Below are several records. Retype exactly those lines running from the one with "bpy.data.objects.remove(obj)" through the one with "# camera is", end lines included, and no others.

(Records with modeling code)
· · · ·

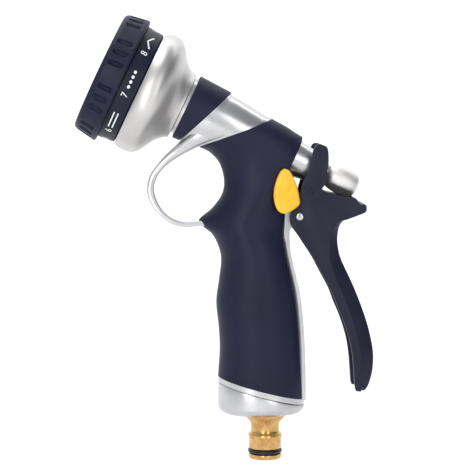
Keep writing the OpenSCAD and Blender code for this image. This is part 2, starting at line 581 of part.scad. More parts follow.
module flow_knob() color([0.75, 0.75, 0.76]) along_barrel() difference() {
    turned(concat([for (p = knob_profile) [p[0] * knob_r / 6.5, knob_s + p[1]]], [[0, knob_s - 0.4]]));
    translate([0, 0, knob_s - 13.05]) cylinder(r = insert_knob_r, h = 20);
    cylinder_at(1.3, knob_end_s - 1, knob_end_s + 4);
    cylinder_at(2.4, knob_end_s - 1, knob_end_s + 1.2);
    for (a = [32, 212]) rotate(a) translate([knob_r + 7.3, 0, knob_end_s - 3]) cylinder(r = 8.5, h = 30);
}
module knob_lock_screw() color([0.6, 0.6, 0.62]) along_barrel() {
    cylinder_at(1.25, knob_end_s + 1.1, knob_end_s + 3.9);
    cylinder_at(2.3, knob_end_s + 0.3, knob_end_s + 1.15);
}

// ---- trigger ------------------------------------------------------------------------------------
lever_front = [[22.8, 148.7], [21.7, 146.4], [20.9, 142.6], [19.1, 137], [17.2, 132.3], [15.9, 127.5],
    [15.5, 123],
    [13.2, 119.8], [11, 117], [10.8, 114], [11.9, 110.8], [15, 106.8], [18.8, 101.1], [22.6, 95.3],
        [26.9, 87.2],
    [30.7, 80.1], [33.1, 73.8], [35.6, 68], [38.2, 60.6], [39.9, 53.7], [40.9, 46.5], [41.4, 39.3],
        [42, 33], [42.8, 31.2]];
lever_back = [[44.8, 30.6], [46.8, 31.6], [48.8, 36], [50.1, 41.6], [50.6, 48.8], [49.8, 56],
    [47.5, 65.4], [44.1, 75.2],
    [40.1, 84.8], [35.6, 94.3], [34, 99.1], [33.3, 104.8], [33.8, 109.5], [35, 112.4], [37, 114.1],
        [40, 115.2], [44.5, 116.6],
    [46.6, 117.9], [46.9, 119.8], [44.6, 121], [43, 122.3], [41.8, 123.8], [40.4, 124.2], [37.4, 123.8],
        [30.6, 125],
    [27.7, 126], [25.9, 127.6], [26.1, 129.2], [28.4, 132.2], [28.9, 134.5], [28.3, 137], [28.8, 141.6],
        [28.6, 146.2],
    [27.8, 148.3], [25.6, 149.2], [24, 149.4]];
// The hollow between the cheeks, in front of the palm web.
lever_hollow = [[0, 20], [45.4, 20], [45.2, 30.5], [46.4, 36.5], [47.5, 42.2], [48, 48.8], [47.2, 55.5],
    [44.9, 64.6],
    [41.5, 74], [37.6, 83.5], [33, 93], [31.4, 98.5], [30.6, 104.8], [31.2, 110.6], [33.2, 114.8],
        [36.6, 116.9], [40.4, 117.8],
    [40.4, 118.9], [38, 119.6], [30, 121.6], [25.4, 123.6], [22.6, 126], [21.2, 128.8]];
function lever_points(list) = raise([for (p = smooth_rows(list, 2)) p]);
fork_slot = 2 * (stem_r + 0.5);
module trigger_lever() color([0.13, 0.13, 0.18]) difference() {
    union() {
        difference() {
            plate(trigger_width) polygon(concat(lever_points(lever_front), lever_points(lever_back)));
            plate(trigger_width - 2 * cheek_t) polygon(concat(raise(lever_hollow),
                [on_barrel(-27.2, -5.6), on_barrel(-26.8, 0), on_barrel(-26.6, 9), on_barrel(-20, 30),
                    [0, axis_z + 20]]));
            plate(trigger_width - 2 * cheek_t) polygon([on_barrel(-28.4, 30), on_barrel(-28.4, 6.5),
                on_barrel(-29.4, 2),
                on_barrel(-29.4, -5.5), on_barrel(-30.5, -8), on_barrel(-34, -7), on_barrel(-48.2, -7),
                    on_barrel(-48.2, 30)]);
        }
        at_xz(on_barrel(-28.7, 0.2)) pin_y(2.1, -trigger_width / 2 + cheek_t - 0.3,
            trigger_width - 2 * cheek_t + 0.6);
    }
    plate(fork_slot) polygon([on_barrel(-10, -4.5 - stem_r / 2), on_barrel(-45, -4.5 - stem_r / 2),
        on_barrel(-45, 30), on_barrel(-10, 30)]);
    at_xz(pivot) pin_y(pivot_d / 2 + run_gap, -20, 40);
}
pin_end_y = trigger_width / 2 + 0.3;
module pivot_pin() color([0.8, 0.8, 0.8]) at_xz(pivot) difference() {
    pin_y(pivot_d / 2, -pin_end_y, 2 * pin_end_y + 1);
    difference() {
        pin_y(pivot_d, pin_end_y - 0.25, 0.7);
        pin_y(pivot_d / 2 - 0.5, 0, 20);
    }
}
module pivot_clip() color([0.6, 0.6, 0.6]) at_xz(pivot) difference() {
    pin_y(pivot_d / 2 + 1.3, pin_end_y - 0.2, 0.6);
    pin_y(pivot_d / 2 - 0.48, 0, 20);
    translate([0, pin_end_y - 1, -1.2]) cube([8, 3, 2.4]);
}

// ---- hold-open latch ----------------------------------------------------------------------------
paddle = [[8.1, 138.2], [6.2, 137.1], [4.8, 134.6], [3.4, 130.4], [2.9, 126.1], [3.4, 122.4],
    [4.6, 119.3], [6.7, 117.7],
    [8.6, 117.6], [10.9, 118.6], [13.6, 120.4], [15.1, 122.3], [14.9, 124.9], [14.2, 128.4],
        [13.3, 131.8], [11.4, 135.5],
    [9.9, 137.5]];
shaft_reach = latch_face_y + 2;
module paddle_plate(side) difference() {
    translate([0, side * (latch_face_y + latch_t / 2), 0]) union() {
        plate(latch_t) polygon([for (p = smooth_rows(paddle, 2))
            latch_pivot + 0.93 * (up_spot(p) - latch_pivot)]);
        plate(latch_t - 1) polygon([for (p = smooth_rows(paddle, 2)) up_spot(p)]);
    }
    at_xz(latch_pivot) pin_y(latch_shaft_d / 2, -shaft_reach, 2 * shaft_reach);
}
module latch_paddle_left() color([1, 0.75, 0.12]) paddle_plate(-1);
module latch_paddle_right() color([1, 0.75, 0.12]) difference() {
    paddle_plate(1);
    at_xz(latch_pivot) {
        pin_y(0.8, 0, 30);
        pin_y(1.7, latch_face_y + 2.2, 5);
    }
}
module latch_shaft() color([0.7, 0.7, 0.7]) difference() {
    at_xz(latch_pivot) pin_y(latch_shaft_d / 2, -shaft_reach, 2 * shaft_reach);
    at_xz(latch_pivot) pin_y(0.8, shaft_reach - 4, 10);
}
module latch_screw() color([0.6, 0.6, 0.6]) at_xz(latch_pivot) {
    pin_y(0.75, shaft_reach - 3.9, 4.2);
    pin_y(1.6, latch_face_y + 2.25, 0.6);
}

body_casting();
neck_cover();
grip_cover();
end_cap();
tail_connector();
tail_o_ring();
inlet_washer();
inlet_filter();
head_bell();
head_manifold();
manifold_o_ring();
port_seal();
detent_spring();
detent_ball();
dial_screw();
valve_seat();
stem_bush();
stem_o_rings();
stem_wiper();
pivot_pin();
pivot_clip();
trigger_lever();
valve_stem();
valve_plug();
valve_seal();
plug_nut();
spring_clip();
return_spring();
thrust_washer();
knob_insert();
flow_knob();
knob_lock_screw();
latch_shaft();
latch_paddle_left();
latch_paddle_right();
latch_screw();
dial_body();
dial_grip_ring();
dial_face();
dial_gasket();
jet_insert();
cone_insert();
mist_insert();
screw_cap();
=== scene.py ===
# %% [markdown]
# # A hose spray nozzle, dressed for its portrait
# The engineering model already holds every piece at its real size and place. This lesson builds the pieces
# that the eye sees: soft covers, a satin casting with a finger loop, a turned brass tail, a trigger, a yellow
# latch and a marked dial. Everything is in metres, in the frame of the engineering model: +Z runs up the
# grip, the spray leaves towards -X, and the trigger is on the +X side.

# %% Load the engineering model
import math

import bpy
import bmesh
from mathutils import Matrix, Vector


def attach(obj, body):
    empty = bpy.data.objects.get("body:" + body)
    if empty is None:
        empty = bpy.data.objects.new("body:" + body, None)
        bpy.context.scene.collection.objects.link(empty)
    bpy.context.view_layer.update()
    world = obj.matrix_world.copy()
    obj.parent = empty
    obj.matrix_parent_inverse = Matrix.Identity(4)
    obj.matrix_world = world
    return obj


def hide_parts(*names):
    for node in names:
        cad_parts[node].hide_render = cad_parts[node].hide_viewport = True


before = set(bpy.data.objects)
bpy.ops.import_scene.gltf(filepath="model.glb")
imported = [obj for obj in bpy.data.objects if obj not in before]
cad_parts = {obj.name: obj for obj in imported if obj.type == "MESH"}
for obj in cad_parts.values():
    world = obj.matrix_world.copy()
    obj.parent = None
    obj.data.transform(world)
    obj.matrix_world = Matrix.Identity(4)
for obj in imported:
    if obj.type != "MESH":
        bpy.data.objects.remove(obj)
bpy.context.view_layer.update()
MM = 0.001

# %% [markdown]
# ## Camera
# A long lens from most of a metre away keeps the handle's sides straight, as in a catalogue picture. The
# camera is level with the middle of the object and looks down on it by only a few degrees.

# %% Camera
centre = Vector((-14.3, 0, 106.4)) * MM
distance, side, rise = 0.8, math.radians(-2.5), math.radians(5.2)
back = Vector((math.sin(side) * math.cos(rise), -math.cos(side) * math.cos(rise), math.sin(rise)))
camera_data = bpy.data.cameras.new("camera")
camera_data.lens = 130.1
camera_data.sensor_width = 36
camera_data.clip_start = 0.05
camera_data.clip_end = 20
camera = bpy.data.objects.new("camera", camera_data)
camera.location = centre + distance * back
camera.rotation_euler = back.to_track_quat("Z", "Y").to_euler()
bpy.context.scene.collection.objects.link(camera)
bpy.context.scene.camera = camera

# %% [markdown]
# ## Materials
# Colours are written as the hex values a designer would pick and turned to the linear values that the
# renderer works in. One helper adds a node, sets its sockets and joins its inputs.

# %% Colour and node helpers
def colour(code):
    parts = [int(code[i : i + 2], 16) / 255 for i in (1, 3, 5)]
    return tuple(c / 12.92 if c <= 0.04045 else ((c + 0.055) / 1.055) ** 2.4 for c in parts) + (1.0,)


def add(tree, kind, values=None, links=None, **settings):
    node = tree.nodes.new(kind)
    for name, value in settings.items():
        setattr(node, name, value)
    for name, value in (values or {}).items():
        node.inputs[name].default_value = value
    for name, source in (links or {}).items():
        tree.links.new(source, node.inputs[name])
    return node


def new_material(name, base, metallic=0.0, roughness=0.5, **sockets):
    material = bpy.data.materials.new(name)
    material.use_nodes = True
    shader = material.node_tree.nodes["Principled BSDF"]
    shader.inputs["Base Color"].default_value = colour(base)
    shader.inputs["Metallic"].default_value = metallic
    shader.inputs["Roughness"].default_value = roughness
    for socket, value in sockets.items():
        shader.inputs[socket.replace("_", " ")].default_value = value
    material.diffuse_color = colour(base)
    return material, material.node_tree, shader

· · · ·

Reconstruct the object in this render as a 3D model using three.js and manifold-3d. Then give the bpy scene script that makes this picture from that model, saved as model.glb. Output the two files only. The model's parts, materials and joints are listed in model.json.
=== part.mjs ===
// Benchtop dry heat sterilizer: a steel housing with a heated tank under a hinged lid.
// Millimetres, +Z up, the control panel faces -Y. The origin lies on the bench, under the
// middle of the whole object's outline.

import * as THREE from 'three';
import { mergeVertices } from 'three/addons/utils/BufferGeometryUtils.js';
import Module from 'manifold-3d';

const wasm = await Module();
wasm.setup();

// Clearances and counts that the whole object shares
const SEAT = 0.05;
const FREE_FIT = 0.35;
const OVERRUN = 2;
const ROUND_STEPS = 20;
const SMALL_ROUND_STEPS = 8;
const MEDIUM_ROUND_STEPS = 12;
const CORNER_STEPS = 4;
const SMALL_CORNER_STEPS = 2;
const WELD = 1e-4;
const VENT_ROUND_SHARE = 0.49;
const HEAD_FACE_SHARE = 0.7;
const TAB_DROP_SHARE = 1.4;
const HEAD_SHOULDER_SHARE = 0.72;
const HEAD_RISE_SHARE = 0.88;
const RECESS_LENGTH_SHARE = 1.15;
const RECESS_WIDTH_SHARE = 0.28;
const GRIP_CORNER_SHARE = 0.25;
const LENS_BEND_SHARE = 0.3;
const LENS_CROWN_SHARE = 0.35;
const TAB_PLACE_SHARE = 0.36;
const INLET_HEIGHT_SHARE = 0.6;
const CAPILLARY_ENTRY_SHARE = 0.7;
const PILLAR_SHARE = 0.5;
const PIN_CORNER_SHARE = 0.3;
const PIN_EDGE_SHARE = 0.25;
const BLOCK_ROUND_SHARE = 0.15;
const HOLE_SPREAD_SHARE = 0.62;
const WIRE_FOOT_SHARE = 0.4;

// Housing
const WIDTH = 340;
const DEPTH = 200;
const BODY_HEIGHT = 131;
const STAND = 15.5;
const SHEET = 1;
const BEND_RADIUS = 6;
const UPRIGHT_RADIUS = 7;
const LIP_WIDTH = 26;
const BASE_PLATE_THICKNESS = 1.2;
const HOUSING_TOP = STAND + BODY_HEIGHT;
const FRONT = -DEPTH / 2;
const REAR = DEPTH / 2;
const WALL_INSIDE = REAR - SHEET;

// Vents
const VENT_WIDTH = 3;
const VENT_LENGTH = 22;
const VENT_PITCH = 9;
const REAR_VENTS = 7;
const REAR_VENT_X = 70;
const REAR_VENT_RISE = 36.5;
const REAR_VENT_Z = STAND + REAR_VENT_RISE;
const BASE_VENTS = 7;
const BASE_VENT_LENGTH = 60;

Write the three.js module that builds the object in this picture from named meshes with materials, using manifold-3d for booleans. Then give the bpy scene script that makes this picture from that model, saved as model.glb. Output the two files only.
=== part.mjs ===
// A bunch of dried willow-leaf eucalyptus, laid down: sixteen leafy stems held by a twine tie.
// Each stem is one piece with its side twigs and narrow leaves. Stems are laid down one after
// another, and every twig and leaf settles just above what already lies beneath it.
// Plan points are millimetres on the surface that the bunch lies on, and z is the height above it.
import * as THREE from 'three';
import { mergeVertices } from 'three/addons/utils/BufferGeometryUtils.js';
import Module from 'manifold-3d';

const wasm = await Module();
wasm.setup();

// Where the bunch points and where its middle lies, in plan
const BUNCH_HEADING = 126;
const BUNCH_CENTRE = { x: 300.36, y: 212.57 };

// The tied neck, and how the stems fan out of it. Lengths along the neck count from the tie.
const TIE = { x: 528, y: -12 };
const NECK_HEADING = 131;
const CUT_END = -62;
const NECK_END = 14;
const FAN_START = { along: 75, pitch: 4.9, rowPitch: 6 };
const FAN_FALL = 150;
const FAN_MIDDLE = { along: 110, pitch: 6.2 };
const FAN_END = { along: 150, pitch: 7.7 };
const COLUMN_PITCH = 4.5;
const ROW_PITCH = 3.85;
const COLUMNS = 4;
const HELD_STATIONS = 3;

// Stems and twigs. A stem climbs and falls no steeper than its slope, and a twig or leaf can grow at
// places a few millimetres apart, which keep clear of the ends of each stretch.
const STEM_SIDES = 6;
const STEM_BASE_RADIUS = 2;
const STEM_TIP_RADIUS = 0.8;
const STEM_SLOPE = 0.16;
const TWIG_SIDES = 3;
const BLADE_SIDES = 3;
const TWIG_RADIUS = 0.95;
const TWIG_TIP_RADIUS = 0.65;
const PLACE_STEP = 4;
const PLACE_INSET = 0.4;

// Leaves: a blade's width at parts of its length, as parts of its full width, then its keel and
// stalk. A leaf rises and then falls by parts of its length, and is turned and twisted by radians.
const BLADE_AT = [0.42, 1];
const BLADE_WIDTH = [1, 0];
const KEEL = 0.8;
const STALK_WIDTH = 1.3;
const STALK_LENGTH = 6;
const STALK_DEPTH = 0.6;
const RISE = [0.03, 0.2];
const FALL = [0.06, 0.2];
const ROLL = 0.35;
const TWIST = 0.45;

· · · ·

→ Answer to the problem:
        bpy.data.objects.remove(obj)
bpy.context.view_layer.update()
MM = 0.001

# %% [markdown]
# ## Camera
# A long lens from most of a metre away keeps the handle's sides straight, as in a catalogue picture. The
# camera is level with the middle of the object and looks down on it by only a few degrees.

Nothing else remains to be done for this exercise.